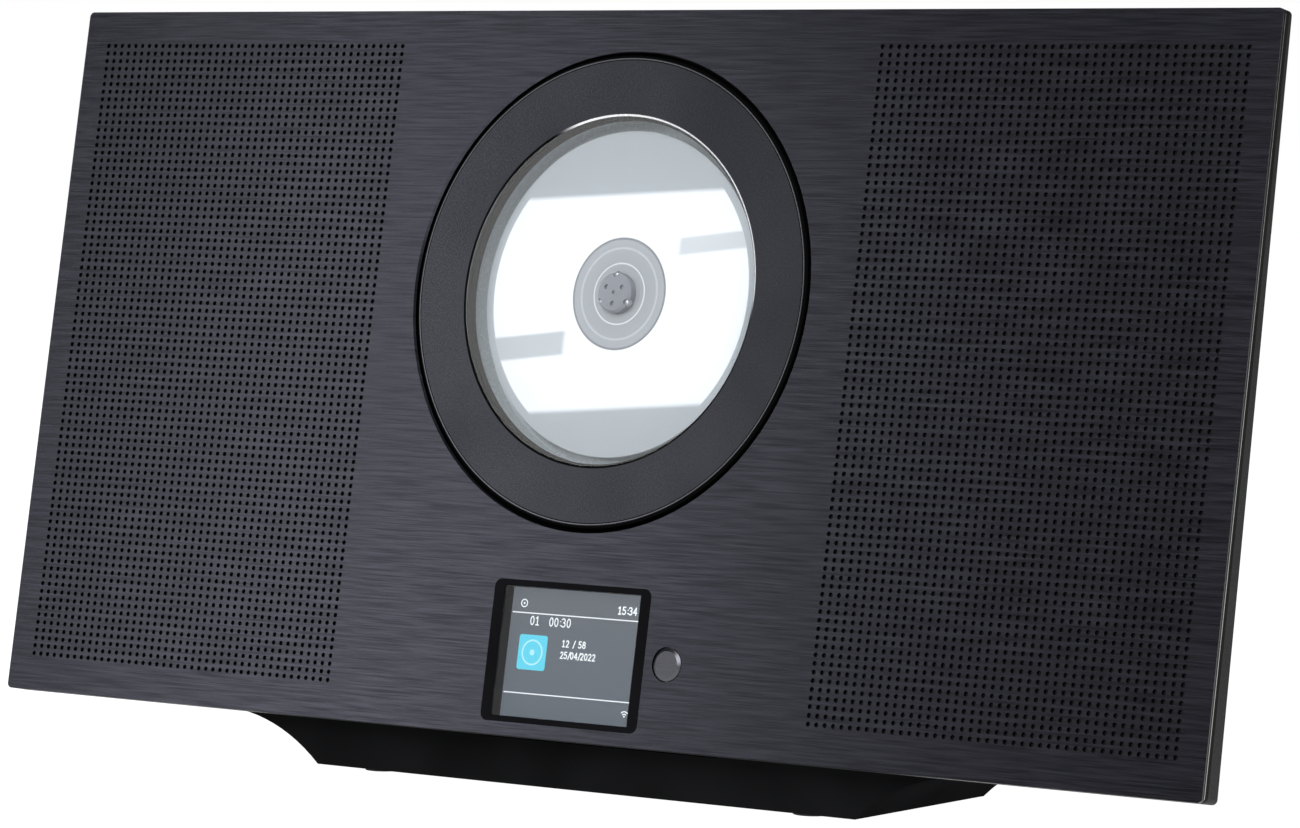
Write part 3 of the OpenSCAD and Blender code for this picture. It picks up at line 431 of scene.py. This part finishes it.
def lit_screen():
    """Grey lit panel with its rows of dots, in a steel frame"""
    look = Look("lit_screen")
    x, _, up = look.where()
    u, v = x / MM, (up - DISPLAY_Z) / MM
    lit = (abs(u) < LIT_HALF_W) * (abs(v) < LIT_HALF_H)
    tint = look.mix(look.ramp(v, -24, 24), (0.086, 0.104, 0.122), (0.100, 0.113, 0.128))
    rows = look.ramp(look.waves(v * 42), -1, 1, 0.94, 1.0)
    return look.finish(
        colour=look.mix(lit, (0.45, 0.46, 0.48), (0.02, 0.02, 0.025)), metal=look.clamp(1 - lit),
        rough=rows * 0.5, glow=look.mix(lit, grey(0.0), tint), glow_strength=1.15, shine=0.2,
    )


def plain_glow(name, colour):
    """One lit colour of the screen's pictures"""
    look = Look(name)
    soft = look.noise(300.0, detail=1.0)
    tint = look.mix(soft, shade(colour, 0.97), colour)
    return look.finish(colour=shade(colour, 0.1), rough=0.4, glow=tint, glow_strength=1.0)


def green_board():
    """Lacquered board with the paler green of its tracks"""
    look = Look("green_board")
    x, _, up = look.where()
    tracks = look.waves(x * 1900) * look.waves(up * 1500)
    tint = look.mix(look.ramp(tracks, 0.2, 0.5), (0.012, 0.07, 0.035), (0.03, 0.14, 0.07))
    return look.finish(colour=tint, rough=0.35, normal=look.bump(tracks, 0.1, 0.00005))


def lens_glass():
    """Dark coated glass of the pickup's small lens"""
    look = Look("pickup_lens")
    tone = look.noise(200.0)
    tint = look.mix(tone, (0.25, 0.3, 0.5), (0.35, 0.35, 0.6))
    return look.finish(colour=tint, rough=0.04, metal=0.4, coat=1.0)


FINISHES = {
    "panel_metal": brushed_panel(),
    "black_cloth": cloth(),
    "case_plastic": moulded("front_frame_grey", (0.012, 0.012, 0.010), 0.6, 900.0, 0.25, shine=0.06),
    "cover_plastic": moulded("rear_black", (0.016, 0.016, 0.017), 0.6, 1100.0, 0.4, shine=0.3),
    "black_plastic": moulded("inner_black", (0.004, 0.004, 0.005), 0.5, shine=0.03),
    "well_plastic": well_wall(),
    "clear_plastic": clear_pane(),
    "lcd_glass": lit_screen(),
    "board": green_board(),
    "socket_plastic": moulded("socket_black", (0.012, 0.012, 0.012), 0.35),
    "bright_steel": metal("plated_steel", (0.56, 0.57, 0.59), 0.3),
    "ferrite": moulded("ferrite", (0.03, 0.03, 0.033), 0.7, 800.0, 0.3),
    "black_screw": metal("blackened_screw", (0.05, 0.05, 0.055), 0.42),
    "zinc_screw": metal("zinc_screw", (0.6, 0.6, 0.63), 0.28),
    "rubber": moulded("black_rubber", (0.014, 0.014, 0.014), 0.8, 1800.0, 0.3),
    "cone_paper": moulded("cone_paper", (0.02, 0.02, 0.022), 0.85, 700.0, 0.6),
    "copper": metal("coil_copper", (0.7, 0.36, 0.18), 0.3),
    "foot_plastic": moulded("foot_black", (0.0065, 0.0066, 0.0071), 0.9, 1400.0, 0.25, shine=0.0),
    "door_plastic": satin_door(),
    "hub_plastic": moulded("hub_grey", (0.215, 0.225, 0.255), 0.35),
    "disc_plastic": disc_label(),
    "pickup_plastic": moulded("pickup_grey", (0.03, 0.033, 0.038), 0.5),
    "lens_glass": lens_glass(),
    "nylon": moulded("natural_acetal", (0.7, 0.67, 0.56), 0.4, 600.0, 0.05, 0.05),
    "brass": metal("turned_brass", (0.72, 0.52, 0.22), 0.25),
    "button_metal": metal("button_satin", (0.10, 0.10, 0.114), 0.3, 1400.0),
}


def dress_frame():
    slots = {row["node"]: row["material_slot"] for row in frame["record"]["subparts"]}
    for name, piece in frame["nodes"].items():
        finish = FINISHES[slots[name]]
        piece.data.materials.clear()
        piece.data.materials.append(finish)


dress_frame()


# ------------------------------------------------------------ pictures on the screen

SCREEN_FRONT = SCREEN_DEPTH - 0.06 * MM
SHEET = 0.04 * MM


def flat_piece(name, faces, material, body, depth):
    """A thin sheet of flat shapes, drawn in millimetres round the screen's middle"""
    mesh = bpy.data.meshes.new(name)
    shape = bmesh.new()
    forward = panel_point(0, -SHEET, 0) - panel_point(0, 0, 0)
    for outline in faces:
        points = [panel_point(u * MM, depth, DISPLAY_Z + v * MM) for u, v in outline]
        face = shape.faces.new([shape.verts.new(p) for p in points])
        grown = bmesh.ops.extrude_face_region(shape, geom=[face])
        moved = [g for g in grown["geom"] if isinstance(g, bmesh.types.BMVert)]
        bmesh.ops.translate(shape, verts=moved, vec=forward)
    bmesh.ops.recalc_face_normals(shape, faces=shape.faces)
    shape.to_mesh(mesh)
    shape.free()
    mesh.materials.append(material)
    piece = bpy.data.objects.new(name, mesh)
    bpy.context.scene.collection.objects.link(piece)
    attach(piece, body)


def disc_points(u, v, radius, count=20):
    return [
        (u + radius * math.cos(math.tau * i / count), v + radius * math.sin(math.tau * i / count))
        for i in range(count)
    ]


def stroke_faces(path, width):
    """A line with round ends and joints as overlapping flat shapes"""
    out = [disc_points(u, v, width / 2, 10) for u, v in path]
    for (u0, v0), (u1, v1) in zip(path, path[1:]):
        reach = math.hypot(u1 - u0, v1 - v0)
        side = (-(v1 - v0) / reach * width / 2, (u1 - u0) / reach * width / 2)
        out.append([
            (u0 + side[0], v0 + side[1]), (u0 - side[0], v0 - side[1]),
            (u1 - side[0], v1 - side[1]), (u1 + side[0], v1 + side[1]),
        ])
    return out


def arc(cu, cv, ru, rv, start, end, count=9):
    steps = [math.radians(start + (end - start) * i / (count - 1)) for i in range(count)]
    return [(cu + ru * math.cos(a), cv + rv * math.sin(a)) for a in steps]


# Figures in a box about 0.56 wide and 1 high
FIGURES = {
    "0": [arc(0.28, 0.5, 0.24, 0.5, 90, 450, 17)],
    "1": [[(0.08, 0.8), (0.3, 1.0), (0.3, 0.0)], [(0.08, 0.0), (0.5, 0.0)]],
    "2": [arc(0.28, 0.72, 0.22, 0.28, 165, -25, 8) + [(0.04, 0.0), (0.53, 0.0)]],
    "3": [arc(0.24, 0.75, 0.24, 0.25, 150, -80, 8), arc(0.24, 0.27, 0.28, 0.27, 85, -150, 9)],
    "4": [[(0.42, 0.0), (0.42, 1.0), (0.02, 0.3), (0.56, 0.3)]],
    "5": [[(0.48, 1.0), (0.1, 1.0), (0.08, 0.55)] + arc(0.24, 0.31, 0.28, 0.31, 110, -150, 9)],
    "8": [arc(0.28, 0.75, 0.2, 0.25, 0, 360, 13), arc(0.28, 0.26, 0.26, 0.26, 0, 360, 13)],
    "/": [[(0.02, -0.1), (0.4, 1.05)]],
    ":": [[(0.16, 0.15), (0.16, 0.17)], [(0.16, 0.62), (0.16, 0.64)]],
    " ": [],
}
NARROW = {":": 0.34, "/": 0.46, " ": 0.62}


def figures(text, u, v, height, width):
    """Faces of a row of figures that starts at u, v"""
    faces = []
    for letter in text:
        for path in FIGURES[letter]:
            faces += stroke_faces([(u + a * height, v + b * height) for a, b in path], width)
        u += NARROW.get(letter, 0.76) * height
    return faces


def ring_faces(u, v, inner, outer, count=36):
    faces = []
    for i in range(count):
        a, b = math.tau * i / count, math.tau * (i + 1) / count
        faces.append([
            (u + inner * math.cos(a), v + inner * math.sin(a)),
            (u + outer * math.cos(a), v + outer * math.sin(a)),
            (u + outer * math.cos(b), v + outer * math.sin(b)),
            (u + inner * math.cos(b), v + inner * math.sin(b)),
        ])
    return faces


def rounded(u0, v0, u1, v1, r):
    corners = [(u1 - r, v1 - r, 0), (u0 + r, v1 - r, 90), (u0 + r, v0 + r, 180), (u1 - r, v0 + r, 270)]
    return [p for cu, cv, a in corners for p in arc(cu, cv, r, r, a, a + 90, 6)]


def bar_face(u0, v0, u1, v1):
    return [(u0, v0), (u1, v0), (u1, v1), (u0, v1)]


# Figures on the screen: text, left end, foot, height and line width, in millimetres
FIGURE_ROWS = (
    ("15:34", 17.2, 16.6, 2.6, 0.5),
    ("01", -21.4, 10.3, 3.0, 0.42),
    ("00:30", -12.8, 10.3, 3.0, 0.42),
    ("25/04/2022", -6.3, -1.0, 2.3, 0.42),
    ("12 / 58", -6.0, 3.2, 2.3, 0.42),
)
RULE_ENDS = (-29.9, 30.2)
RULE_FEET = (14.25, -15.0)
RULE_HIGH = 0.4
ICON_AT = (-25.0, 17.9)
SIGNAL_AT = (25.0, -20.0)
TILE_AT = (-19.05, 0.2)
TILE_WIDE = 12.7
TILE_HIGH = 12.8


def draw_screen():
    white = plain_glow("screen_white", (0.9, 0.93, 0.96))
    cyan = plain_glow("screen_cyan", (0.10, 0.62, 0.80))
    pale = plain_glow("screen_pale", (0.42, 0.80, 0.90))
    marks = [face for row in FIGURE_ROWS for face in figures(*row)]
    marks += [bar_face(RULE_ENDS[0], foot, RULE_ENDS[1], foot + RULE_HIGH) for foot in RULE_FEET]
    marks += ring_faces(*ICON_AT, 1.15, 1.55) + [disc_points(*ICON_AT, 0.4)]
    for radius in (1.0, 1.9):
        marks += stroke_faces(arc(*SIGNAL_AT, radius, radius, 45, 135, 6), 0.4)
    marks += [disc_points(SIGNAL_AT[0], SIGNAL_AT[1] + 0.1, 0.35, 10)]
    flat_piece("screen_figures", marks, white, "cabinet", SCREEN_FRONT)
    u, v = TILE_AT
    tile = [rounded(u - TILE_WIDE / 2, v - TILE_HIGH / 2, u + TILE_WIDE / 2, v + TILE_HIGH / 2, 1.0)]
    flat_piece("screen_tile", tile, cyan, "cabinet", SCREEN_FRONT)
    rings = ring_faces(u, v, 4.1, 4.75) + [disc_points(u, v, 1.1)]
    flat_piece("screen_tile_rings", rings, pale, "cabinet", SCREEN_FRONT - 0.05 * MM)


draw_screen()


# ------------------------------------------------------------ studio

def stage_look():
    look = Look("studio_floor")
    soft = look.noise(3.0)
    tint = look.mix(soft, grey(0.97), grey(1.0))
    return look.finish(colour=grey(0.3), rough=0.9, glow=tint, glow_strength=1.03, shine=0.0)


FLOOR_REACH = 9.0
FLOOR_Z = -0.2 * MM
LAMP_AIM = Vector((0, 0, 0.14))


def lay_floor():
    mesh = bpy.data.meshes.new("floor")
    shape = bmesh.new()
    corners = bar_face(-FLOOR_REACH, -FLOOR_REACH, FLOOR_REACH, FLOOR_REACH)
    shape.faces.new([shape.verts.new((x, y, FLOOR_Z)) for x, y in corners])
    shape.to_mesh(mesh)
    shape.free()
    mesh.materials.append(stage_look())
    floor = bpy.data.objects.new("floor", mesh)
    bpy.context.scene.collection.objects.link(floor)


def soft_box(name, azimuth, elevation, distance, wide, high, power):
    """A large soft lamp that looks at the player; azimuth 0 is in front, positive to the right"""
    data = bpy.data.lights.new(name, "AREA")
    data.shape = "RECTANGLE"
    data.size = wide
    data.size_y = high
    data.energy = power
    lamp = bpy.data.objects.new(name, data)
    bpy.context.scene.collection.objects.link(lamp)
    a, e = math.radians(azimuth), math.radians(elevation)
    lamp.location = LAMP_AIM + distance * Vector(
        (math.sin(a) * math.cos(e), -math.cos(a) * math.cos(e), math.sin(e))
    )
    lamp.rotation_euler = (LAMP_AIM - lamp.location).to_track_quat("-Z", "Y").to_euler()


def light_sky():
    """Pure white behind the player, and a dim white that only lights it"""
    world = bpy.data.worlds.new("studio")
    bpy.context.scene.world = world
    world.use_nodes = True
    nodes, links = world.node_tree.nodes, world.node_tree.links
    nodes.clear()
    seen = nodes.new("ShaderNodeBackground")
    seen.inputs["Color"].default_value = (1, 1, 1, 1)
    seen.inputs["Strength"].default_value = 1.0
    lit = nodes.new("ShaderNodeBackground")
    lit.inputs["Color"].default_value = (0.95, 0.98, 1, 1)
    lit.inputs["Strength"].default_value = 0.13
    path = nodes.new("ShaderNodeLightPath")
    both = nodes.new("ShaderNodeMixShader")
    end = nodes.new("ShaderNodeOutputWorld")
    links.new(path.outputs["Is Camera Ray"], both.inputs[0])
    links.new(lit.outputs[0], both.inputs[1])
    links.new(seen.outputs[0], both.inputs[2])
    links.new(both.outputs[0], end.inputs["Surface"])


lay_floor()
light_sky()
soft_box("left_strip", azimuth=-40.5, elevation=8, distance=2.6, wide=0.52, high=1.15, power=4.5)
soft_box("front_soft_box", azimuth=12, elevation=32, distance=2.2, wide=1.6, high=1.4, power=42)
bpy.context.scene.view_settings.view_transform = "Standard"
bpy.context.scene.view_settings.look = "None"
==================================================
:: Exercise objective ::
Reproduce only the lines from the top of the material through the one bearing "normal=look.bump(tracks, 0.1, 0.00005))", each exactly as it stands.

:: Result of the task ::
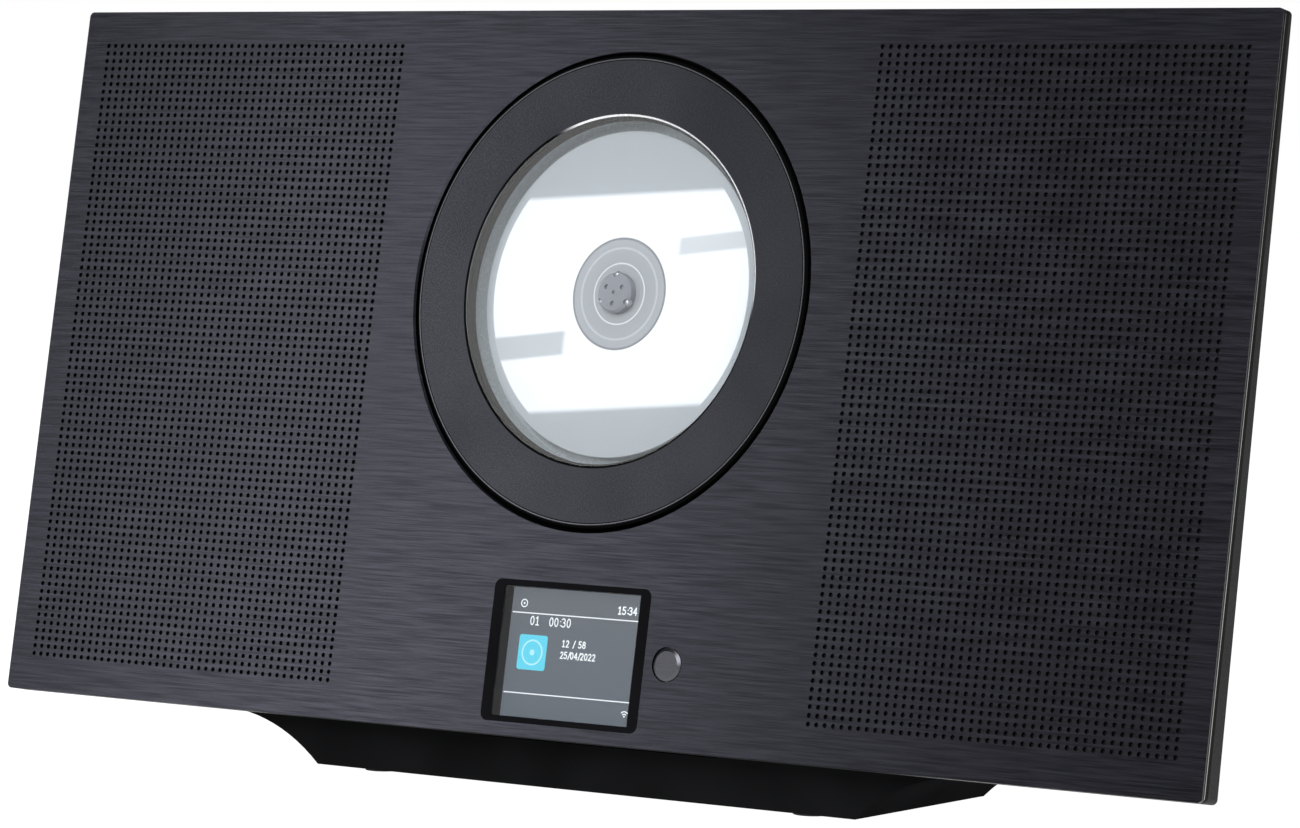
Write part 3 of the OpenSCAD and Blender code for this picture. It picks up at line 431 of scene.py. This part finishes it.
def lit_screen():
    """Grey lit panel with its rows of dots, in a steel frame"""
    look = Look("lit_screen")
    x, _, up = look.where()
    u, v = x / MM, (up - DISPLAY_Z) / MM
    lit = (abs(u) < LIT_HALF_W) * (abs(v) < LIT_HALF_H)
    tint = look.mix(look.ramp(v, -24, 24), (0.086, 0.104, 0.122), (0.100, 0.113, 0.128))
    rows = look.ramp(look.waves(v * 42), -1, 1, 0.94, 1.0)
    return look.finish(
        colour=look.mix(lit, (0.45, 0.46, 0.48), (0.02, 0.02, 0.025)), metal=look.clamp(1 - lit),
        rough=rows * 0.5, glow=look.mix(lit, grey(0.0), tint), glow_strength=1.15, shine=0.2,
    )


def plain_glow(name, colour):
    """One lit colour of the screen's pictures"""
    look = Look(name)
    soft = look.noise(300.0, detail=1.0)
    tint = look.mix(soft, shade(colour, 0.97), colour)
    return look.finish(colour=shade(colour, 0.1), rough=0.4, glow=tint, glow_strength=1.0)


def green_board():
    """Lacquered board with the paler green of its tracks"""
    look = Look("green_board")
    x, _, up = look.where()
    tracks = look.waves(x * 1900) * look.waves(up * 1500)
    tint = look.mix(look.ramp(tracks, 0.2, 0.5), (0.012, 0.07, 0.035), (0.03, 0.14, 0.07))
    return look.finish(colour=tint, rough=0.35, normal=look.bump(tracks, 0.1, 0.00005))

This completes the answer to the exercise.